Copy out the lines that have "materials" in them.

Data records =
begin

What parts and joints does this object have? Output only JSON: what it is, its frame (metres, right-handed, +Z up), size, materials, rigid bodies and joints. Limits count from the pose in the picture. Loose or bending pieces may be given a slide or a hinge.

end
begin

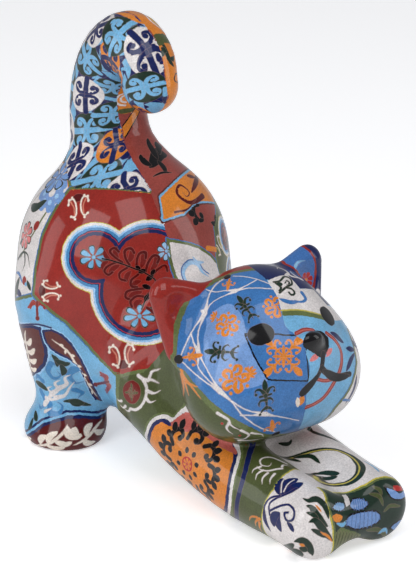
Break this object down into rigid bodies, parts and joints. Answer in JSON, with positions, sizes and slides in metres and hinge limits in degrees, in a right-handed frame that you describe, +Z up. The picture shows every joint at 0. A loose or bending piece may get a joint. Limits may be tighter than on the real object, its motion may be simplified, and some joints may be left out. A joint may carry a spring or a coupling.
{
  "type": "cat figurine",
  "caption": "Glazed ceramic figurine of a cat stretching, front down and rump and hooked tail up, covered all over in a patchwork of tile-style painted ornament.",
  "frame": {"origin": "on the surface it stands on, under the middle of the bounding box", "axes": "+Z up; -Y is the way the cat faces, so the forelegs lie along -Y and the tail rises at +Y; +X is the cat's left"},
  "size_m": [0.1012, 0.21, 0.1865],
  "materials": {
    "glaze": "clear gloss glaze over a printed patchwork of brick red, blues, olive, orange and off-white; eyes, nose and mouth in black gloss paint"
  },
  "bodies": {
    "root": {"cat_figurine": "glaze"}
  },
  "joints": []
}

end

Exercise answer =
What parts and joints does this object have? Output only JSON: what it is, its frame (metres, right-handed, +Z up), size, materials, rigid bodies and joints. Limits count from the pose in the picture. Loose or bending pieces may be given a slide or a hinge.
  "materials": {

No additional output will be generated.